In arguing for a shift in the property tax levy system, Senate Republicans said a property owner probably doesn’t pay as much attention to who is assessing what levy as much as the bottom line on the property tax, and many property owners will get a reduction.

House Democrats fought the levy shift for months, arguing that not all property owners in Puget Sound communities are wealthy, and for the low and middle income, this was a regressive tax that will fall heavily on them. But their proposals for taxes they considered more progressive, including a capital gains tax on people with high amounts of investment income or a graduated real estate excise tax, never had enough traction.

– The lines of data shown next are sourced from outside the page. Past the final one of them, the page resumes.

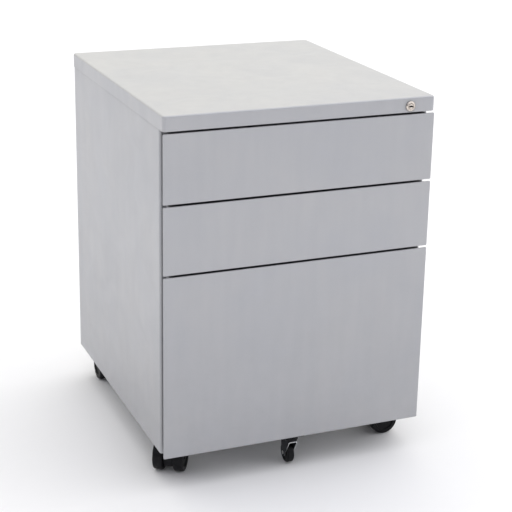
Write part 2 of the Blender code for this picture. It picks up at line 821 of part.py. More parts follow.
def make_fifth_bracket(drawer_slide, looks):
    """The plate under the drawer's front, with the race and the kingpin that the fork turns on."""
    plate_top = FILE_FRONT_BOTTOM - CLEARANCE
    plate = box(
        "fifth_castor_bracket",
        (-PLATE_HALF, depth(PLATE_FRONT), plate_top - PLATE_THICKNESS),
        (PLATE_HALF, depth(PLATE_BACK), plate_top),
        looks["black"],
        drawer_slide,
    )
    race_low = FORK_TOP + CLEARANCE
    head_low = FORK_TOP - FORK_SHEET - CLEARANCE - KINGPIN_HEAD_HEIGHT
    head_top = head_low + KINGPIN_HEAD_HEIGHT
    profile = [
        (0.0, plate_top - PLATE_THICKNESS / 2),
        (RACE_RADIUS, plate_top - PLATE_THICKNESS / 2),
        (RACE_RADIUS, race_low + RACE_TAPER),
        (RACE_FOOT_RADIUS, race_low),
        (KINGPIN_RADIUS, race_low),
        (KINGPIN_RADIUS, head_top),
        (KINGPIN_HEAD_RADIUS, head_top),
        (KINGPIN_HEAD_RADIUS, head_low),
        (0.0, head_low),
    ]
    race = turned("race", profile[::-1], "Z", 24)
    race.location = (0.0, depth(FIFTH_SWIVEL), 0.0)
    join(plate, race)


def make_fork(axle_at, swivel, looks):
    """A strip bent over the wheel. Its legs narrow down to round ends at the axle."""
    leg = circle(axle_at, FORK_END_RADIUS, 8, math.radians(190), math.radians(350))
    leg += [(FORK_BACK, FORK_TOP - 0.004), (FORK_BACK, FORK_TOP)]
    leg += [(FORK_FRONT, FORK_TOP), (FORK_FRONT, FORK_TOP - 0.003)]
    fork = prism("fifth_castor_fork", leg, "X", -FORK_HALF, FORK_HALF, looks["zinc"], swivel)
    throat = box(
        "throat",
        (-FORK_HALF + FORK_SHEET, 2 * FORK_FRONT, -SHEET),
        (FORK_HALF - FORK_SHEET, 2 * FORK_BACK, FORK_TOP - FORK_SHEET),
    )
    cut(fork, throat)
    pin_hole = circle((0.0, 0.0), KINGPIN_RADIUS + CLEARANCE, 12)
    cut(fork, prism("pin_hole", pin_hole, "Z", FORK_TOP - 2 * FORK_SHEET, FORK_TOP + SHEET))
    axle_hole = circle(axle_at, RIVET_RADIUS + CLEARANCE, 12)
    cut(fork, prism("axle_hole", axle_hole, "X", -FORK_HALF - SHEET, FORK_HALF + SHEET))


def make_fifth_castor(drawer_slide, looks):
    """A small forked castor under the file drawer's front. Its wheel clears the floor by a little."""
    make_fifth_bracket(drawer_slide, looks)
    swivel = pivot("fifth_castor_swivel", (0.0, depth(FIFTH_SWIVEL), 0.0))
    axle_at = (FIFTH_TRAIL, FIFTH_RADIUS + FIFTH_LIFT)
    make_fork(axle_at, swivel, looks)
    rivet = [
        (0.0, -FORK_HALF - RIVET_HEAD),
        (RIVET_HEAD_RADIUS, -FORK_HALF - RIVET_HEAD),
        (RIVET_HEAD_RADIUS, -FORK_HALF - CLEARANCE),
        (RIVET_RADIUS, -FORK_HALF - CLEARANCE),
        (RIVET_RADIUS, FORK_HALF + CLEARANCE),
        (RIVET_HEAD_RADIUS, FORK_HALF + CLEARANCE),
        (RIVET_HEAD_RADIUS, FORK_HALF + RIVET_HEAD),
        (0.0, FORK_HALF + RIVET_HEAD),
    ]
    axle = turned("fifth_castor_axle", rivet, "X", 12, looks["zinc"], swivel)
    axle.location = (0.0, *axle_at)
    half = FIFTH_WIDTH / 2
    radius = flat_down(FIFTH_RADIUS, WHEEL_STEPS)
    edge = FIFTH_ROUND
    tread = [
        (FIFTH_BORE, -half),
        (radius - edge, -half),
        (radius - edge * 0.3, -half + edge * 0.3),
        (radius, -half + edge),
        (radius, half - edge),
        (radius - edge * 0.3, half - edge * 0.3),
        (radius - edge, half),
        (FIFTH_BORE, half),
    ]
    wheel = turned("fifth_castor_wheel", tread, "X", WHEEL_STEPS, looks["black"], swivel)
    wheel.location = (0.0, *axle_at)
    wheel.rotation_euler = (math.pi / WHEEL_STEPS, 0.0, 0.0)


def main():
    for leftover in list(bpy.data.objects):
        bpy.data.objects.remove(leftover)
    looks = {
        "paint": material("silver_powder_coat", (0.52, 0.53, 0.54), 0.45, 0.35),
        "tray": material("tray_powder_coat", (0.50, 0.51, 0.52), 0.50, 0.30),
        "zinc": material("zinc_plated_steel", (0.62, 0.62, 0.63), 0.35, 1.0),
        "nickel": material("nickel_plate", (0.72, 0.69, 0.65), 0.25, 1.0),
        "black": material("black_nylon", (0.012, 0.012, 0.014), 0.40, 0.0),
    }
    make_top_cover(looks["paint"])
    make_side_panel("left_side_panel", -1, looks["paint"])
    make_side_panel("right_side_panel", 1, looks["paint"])
    make_back_panel(looks["paint"])
    make_base_pan(looks["paint"])
    make_front_top_rail(looks["paint"])
    slides = [make_drawer(drawer, looks) for drawer in DRAWERS]
    make_lock_housing(looks)
    make_lock_plug(looks)
    make_lock_bar(looks)
    make_lock_bar_guides(looks)
    for name, place in castor_places().items():
        make_castor_stem(name, place, looks)
        make_castor(name, place, looks)
    make_fifth_castor(slides[-1], looks)


main()
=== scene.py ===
"""Looks of the rolling pedestal cabinet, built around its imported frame.

Every sheet-metal piece is rebuilt with its real folds, every moulded or turned piece with its real
rounding, and all of them get procedural finishes. Metres, +Z up, the drawers open towards -Y.
"""

import json
import math

import bmesh
import bpy
from mathutils import Matrix, Vector


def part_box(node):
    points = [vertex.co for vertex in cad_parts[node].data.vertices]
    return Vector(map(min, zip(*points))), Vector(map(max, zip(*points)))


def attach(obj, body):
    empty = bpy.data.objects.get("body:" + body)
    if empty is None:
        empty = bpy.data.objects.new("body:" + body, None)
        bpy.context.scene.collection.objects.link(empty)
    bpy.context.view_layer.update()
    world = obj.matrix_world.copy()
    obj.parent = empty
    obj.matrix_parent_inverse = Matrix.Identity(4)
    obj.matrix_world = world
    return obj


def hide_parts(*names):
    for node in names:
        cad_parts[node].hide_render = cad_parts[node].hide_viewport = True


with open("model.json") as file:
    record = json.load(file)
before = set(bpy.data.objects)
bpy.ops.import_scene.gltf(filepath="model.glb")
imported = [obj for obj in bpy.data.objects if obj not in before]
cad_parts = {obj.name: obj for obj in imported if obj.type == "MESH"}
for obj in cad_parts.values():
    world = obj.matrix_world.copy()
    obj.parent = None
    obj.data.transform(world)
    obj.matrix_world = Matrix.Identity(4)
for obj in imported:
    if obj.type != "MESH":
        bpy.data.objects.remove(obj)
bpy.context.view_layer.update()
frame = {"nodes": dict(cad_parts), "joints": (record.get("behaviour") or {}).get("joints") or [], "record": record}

# Names that repeat.
SIDES = (("left", -1), ("right", 1))
DRAWERS = ("upper", "middle", "file")
CASTORS = ("front_left", "front_right", "back_left", "back_right")

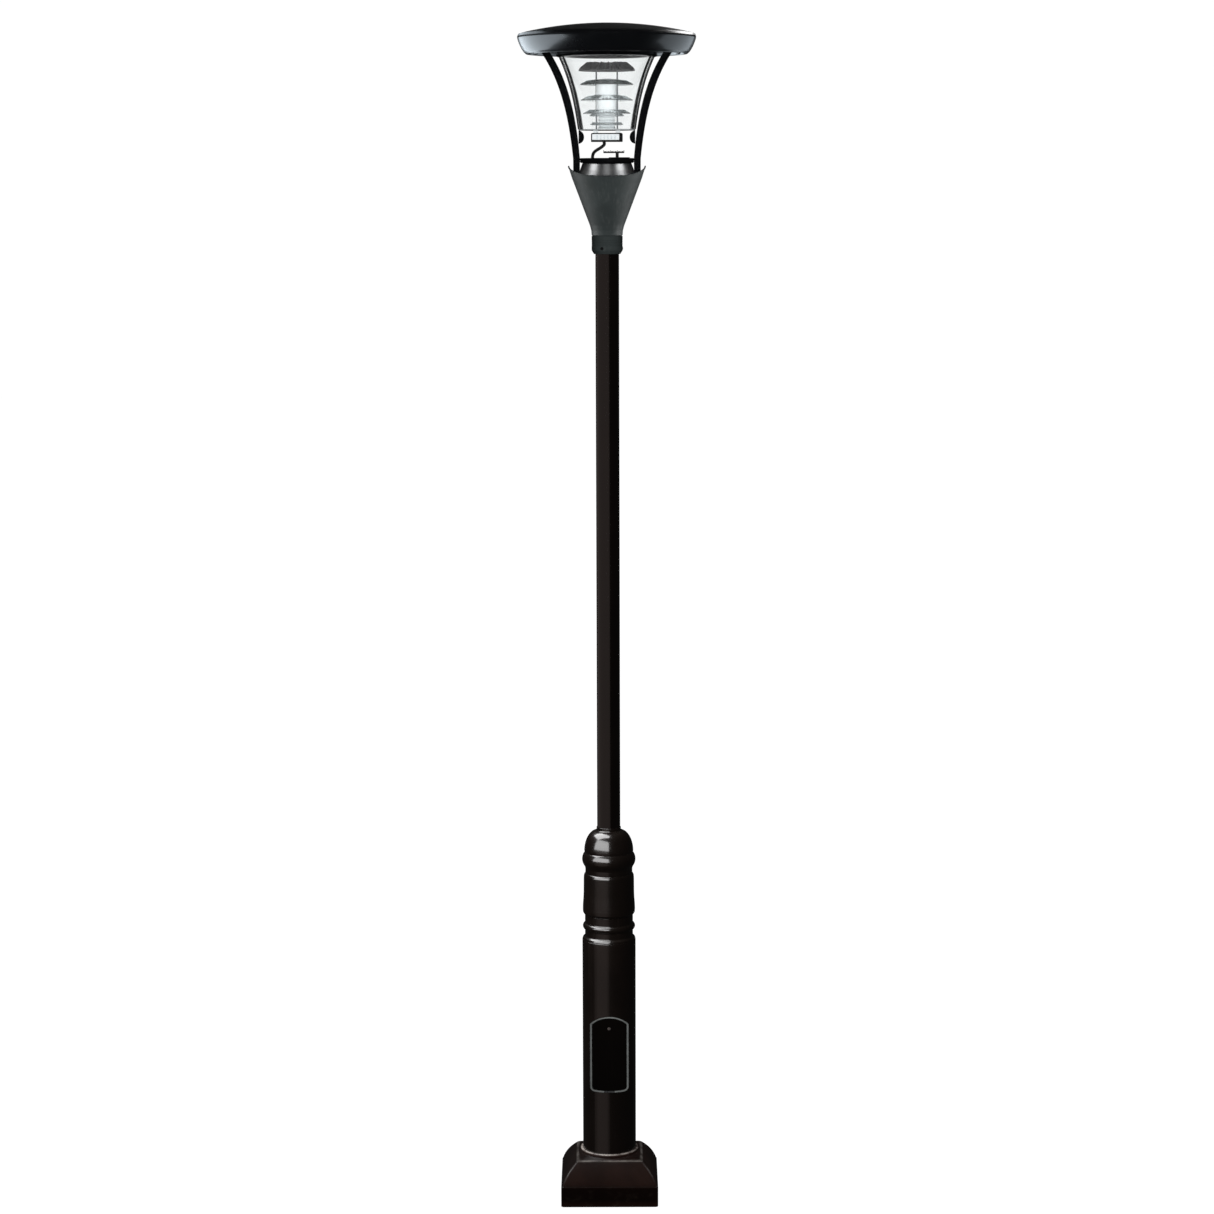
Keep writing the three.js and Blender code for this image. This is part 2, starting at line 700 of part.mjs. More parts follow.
function lamp() {
  const foot = plateTop + holderHeight + GAP;
  const top = foot + lampHeight;
  const profile = [[0, foot], [lampR - 8, foot], [lampR, foot + 14], [lampR, top - 16],
    ...arc(lampR - 16, top - 16, 16, 15, 90, 4), [0, top]];
  return mesh('lamp', turned(profile, COARSE), whitePlastic);
}

const rodAt = (bar, side) => bar.translate(side * rodSpread, 0, 0).rotateZ(THREE.MathUtils.degToRad(rodTurn));

function louvreStack() {
  return louvres.map(([z, outer, rise], i) => {
    const profile = [[louvreBore, z + rise], [outer, z], [outer, z + louvreThick],
      [louvreBore, z + rise + louvreThick]];
    const holes = [-1, 1].map((side) => rodAt(round(rodR + GAP, z - 5, z + rise + 5, 0, 12), side));
    return mesh(`louvre_${i + 1}`, cut(turned(profile, COARSE), ...holes), clearPlastic);
  });
}

function louvreRods() {
  const [topFoot, , topRise] = louvres[louvres.length - 1];
  const top = topFoot + topRise + louvreThick + 2;
  return [['right', 1], ['left', -1]].map(([side, sign]) => (
    mesh(`louvre_rod_${side}`, rodAt(round(rodR, plateTop, top, 0, 12), sign), greyPlastic)
  ));
}

// Both halves of the trumpet cover, parted where the joint strips run.
function covers() {
  const levels = heights(plateTop, coverTop, 7);
  const outer = levels.map((z) => [coverOuter(z) - coverInset, z]);
  const inner = outer.map(([r, z]) => [r - coverWall, z]).reverse();
  const shell = turned([...outer, ...inner], FINE);
  const seam = stripHalf + GAP;
  const wide = 2 * topRingR;
  return [['front', -1], ['rear', 1]].map(([side, sign]) => {
    const far = sign < 0 ? [-wide, -seam] : [seam, wide];
    return mesh(`cover_${side}`, common(shell, block(-wide, wide, ...far, 0, 600)), clearPlastic);
  });
}

function coverStrips() {
  const levels = heights(plateTop, coverTop, 8);
  return [['right', 1], ['left', -1]].map(([side, sign]) => {
    const outer = levels.map((z) => [sign * coverOuter(z), z]);
    const inner = levels.map((z) => [sign * (coverOuter(z) - stripDepth), z]).reverse();
    const strip = plate(outline([...outer, ...inner]), -stripHalf, stripHalf);
    return mesh(`cover_strip_${side}`, strip, blackRubber);
  });
}

function coverTopRing() {
  const foot = coverTop + GAP;
  const top = soffitZ - GAP;
  const bore = coverOuter(coverTop) - 18;
  const profile = [[bore, foot], [topRingR - 2, foot], [topRingR, foot + 3], [topRingR, top], [bore, top]];
  return mesh('cover_top_ring', turned(profile), blackCast);
}

// ---------------------------------------------------------------- cap
const topHinge = { y: topHingeY, z: capTop + GAP + topHingeR };

function capRim() {
  const inside = soffitZ + capWall;
  const band = new THREE.QuadraticBezierCurve(new THREE.Vector2(capLowerR, soffitZ - 3),
    new THREE.Vector2(capR - 5, capBandZ - 24), new THREE.Vector2(capR, capBandZ - 4)).getPoints(3);
  const lip = [[capLipR - 3, soffitZ], [capLipR, soffitZ - 7.5], [capLipR + 19, soffitZ - 7.5]];
  const profile = [[capHoleR, soffitZ], ...lip, ...band.map((p) => [p.x, p.y]), [capR - 0.4, capTop - 3],
    [capR - 3, capTop], [crownR - 4, capTop], [crownR - 4, capTop - 8], [capLowerR - 3, inside + 4],
    [capLowerR - 8, inside], [capHoleR, inside]];
  const lugs = [-1, 1].map((side) => {
    const x0 = side > 0 ? topKnuckleHalf + GAP : -topHingeHalf;
    const x1 = side > 0 ? topHingeHalf : -topKnuckleHalf - GAP;
    const foot = block(x0, x1, topHinge.y - 2.5, topHinge.y + 2.2, capTop - 2, topHinge.z);
    return join(barAlongX(topHingeR, topHinge.y, topHinge.z, x0, x1), foot);
  });
  return mesh('cap_rim', cut(join(turned(profile, CAP_FACETS), ...lugs), topHingeBore()), capPaint);
}

function topHingeBore() {
  const half = topHingeHalf + 2;
  return barAlongX(topPinR + GAP, topHinge.y, topHinge.z, -half, half, 12);
}

function reflector() {
  const foot = soffitZ + capWall + GAP;
  return mesh('reflector', round(reflectorR, foot, foot + 2, 0, FINE), whitePlastic);
}

function topCover() {
  const edge = capTop + GAP;
  const sphereR = (crownR ** 2 + crownRise ** 2) / (2 * crownRise);
  const crown = (r, lift) => Math.sqrt(sphereR ** 2 - r ** 2) - sphereR + edge + crownRise + lift;
  const radii = heights(crownR, 0, 5);
  const under = heights(0, crownR - 8, 2);
  const profile = [[0, crown(0, -crownThick)], ...under.slice(1).map((r) => [r, crown(r, -crownThick)]),
    [crownR - 6, edge - 4], [crownR - 4 - 2 * GAP, edge - 4], [crownR - 4 - 2 * GAP, edge], [crownR, edge],
    ...radii.map((r) => [r, crown(r, crownEdge)])];
  const half = topKnuckleHalf - GAP;
  const knuckle = barAlongX(topHingeR, topHinge.y, topHinge.z, -half, half);
  const tab = block(-half, half, crownR - 6, topHinge.y, edge + 0.2, edge + 3.4);
  return mesh('top_cover', cut(join(turned(profile, CAP_FACETS), knuckle, tab), topHingeBore()), capPaint);
}

function topHingePin() {
  const half = topHingeHalf - 1;
  return mesh('top_hinge_pin', barAlongX(topPinR, topHinge.y, topHinge.z, -half, half, 12), brightSteel);
}

// ---------------------------------------------------------------- the whole lamp
const column = group(0, baseFlange(), ...gussets(), baseCover(), baseCollar(), lowerColumn(), doorSeal(),
  hingeBracket(), hingePin(), mountingBar(), fuseBoxBody(), riserCable(), turnedLowerRing(), turnedBarrel(),
  turnedDome(), ...centringPlates(), upperTube());
const door = group(0, doorLeaf(), doorHinge(), lockBarrel(), lockBolt());
const lantern = group(lanternZ, neckCollar(), ...setScrews(), cup(), cupPlate(), innerRing(), lowerRing(),
  ...arms(), ...armLugs(), carrierPlate(), driverBox(), driverCable(), terminalBlock(), lampHolder(), lamp(),
  ...louvreStack(), ...louvreRods(), ...covers(), ...coverStrips(), coverTopRing(), capRim(), reflector(),
  topCover(), topHingePin());
const lampPost = group(0, column, door, fuseCarrier(), lantern);

export default lampPost;
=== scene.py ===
"""A post-top garden lantern on a decorative lamp column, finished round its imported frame.

Laid out as an add-on: sizes and colours in property groups, one operator for each piece or group of like
pieces, and one panel that lists them. Metres, +Z up; the access door faces -Y, the arms are at +X and -X.
"""

import json
import math

import bmesh
import bpy
from mathutils import Matrix, Vector

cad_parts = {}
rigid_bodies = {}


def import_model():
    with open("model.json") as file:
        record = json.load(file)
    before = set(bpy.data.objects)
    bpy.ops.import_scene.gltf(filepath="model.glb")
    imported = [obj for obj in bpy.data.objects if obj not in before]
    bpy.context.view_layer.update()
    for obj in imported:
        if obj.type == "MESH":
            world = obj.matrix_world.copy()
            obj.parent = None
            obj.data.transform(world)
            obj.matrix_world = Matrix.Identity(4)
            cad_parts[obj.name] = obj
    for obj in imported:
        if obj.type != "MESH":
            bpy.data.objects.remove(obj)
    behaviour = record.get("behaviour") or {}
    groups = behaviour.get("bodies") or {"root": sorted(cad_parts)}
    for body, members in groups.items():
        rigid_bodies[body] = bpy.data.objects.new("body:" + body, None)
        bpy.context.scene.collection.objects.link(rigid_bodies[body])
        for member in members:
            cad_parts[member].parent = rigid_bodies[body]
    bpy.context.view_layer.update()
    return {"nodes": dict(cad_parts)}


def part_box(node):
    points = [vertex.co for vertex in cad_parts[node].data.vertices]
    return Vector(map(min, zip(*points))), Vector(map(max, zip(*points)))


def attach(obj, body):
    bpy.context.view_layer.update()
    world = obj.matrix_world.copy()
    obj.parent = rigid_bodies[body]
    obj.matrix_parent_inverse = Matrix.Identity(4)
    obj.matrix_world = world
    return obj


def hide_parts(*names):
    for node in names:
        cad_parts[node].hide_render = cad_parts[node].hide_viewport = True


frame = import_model()

bl_info = {
    "name": "Garden Lamp Post",
    "version": (1, 0, 0),
    "blender": (4, 5, 0),
    "location": "3D View > Sidebar > Lamp Post",
    "description": "Builds a post-top garden lantern on its turned column",
    "category": "Add Mesh",
}

MM = 0.001
TAU = 2 * math.pi
GAP = 0.3 * MM  # left between pieces that touch
SIDES = (("right", 1), ("left", -1))


# ---------------------------------------------------------------- where the frame puts things
BOXES = {node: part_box(node) for node in frame["nodes"]}


def low(node):
    return BOXES[node][0].copy()


def high(node):
    return BOXES[node][1].copy()


def heights(node):
    """Heights of the node's foot and its top."""
    return low(node).z, high(node).z


COLUMN_R = high("turned_dome").x
POLE_R = high("upper_tube").x
WALL = 5 * MM
DOOR_LOW, DOOR_HIGH = low("door_seal"), high("door_seal")
CUP_R = high("cup").x
CAP_R = high("cap_rim").x
SOFFIT = high("cover_top_ring").z + GAP
CAP_TOP = high("top_cover").z
TOP_HINGE = (low("top_hinge_pin") + high("top_hinge_pin")) / 2
LOCK = (low("lock_barrel") + high("lock_barrel")) / 2


# ---------------------------------------------------------------- sizes and colours
def length(name, description, default):
    return bpy.props.FloatProperty(name=name, description=description, default=default, min=0.0,
                                   subtype="DISTANCE", unit="LENGTH")


def colour(name, description, default):
    return bpy.props.FloatVectorProperty(name=name, description=description, default=default, size=3,
                                         min=0.0, max=1.0, subtype="COLOR")


class LampSizes(bpy.types.PropertyGroup):
    """Sizes of the fine shapes that the frame leaves open."""

    edge: length("Edge", "How far the edges of plain parts are eased", 0.8 * MM)
    hip: length("Hip radius", "Radius of the base's upright corners", 7 * MM)
    seal_proud: length("Seal proud", "How far the door seal stands out of the column", 0.7 * MM)
    rib: length("Neck rib", "Pitch of the ribs round the lantern's neck", 4.2 * MM)
    arm_width: length("Arm width", "Width of an arm, seen from the side", 14 * MM)
    glass: length("Cover wall", "Wall of the clear cover", 2.6 * MM)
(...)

In the end, lawmakers settled for what Sen. Andy Billig, D-Spokane, a member of the team negotiating the McCleary solution, called “Democratic priorities with Republican revenue sources.”

At Thursday’s signing ceremony, all sides talked of victory in the effort to meet the court’s mandate.

Senate Ways and Means Committee Chairman John Braun, R-Centralia, called the law a comprehensive, bipartisan plan, and its signing “a historic day.”

House Majority Leader Pat Sullivan, D-Covington, echoed those sentiments, adding: “There were days when we thought we would not get here.”

Inslee, who repeatedly said over the last six months there were better ways to get more money for schools than with a property tax shift, didn’t mention those objections before signing. Instead he talked of reaching a milestone, and a McCleary summit.

“Finding a way to finance schools is tough sledding,” he said.

There is, however, one more summit in the McCleary mountain chain. A legislative committee must prepare a report on the legislation that was passed and signed, what it’s designed to do, how that squares with the 2012 ruling, and submit it to the court.

The court will have the ultimate say, probably sometime this fall, on whether it meets that constitutional obligation of providing for the education of Washington children as the state’s paramount duty, or requires more work.